There are upper limits to American power and influence. An obsession with squeechy liberal human rights is an invitation for us all to sit in our darkened houses burning sticks and twigs to keep warm and staying home because we have no oil.

You are probably thinking that is ridiculous. Maybe. Depends on which of us understands the world better.

By the way, foreigners, like the Putin quote from today’s T-D, don’t fault us for being evil, since we are almost invariably less evil than the other guy, they fault us for pretending not to be as evil as them.

Not necessarily a fair and just charge. Just more politics.

What Putin really objects to is our ability to screw up his Slavic ambitions in Bosnia, his turf. Human rights is a noble objective but one that falls flat across large areas of the globe because it does not describe the real world.

Yes, you may find me heartless for saying that. I’m just pragmatic, or else I have a flawed understanding of the outside world. When was the last time I landed in Bosnia under sniper fire ? Huh ? I ask you. When the phone rings at 3am I tell ‘em to go to hell. I’m trying to get some sleep fer cryin out loud.

Posted by Bacon's Biscuit on 05/21 at 02:01 PM

Chevron has huge gas concessions in Burma, as well as partial ownership of a major pipeline there (built with slave labor).

PNAC member Richard Armitage, Deputy Secretary of State under Colin Powell, also performed Unocal contract work.

No stranger to the pipeline business, Armitage was a member of the Burma/Myanmar Forum, a group that received major funding from Unocal.

In 1997, he was implicated in a lawsuit filed by Burmese villagers who suffered human rights abuses during the construction of a Unocal pipeline. Halliburton, under another PNAC member, Dick Cheney, also performed contract work on the Burmese project.

Posted by on 05/21 at 01:29 PM

Socialist policies don’t fail Bart, they’re undermined by greedy capitalists. Socialism is a proven theory found workable by a concensus of humanities professors on campuses around the nation. It’s actually quite simple. You appoint a board of highly enlightened and intellectually superior progressives to micro manage society. When their policies fall apart and create an unlivable system, you just demand more money thru tuition increases and hire more.

How it would work in the real world I don’t know. That place scares me.

Posted by R.Smith on 05/21 at 11:25 AM

I agree to a limited extent.

There is no question that harsh authoritarian rule can result in an extremely wealthly elite cadre of Republicans and a swelling underbelly of discontented peasant Democrats.

I was being facetious. No comparison.

My only quibble with this commentary is that utopian ideological zealots tend to think there is some patented formula for success that will lift all boats to high water and lead us to the land of milk and honey. This is actually true, just to a very limited extent though. Leave off the utopian ideals please.

The Chinese people have jobs in part because the Burmese don’t have jobs. In the future, that may reverse. The Japanese have entire industries they yanked away from us at our own peril, which are being yanked away again by the Koreans, only to go to whoever is next in line.

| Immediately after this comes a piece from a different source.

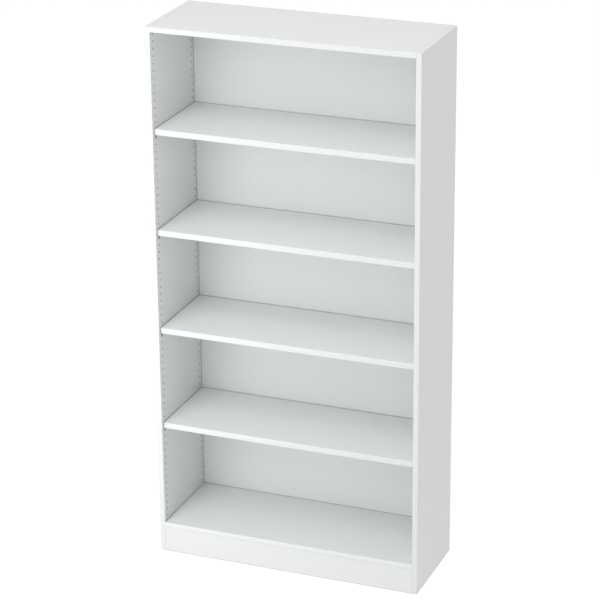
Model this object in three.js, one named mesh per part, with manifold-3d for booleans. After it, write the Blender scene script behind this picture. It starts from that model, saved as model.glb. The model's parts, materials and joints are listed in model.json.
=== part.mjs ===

The world needs widgets. It is largely indifferent to who manufactures them, but only a few widget plants are needed. Why should a widget plant be located in Burma instead of China or Thailand ? Not that simple of course, but that is the concept.

The socialism and authoritarian rule have certainly impeded investment, put countless roadblocks to progress, cyclone relief only one example, and scared off foreign interests who might help.

It’s true Burma could have been a wealthy success story. However, it isn’t clear whether that success would have come at the expense of another country in the region or not. Other Asian countries that did succeed, like Singapore, succeeded even without natural resources, but there is no indication they provide any services at all that could not have gone to the next in line. It’s survival of the fittest.

It isn’t natural birthright. It’s competition.

It’s king of the hill not king and I.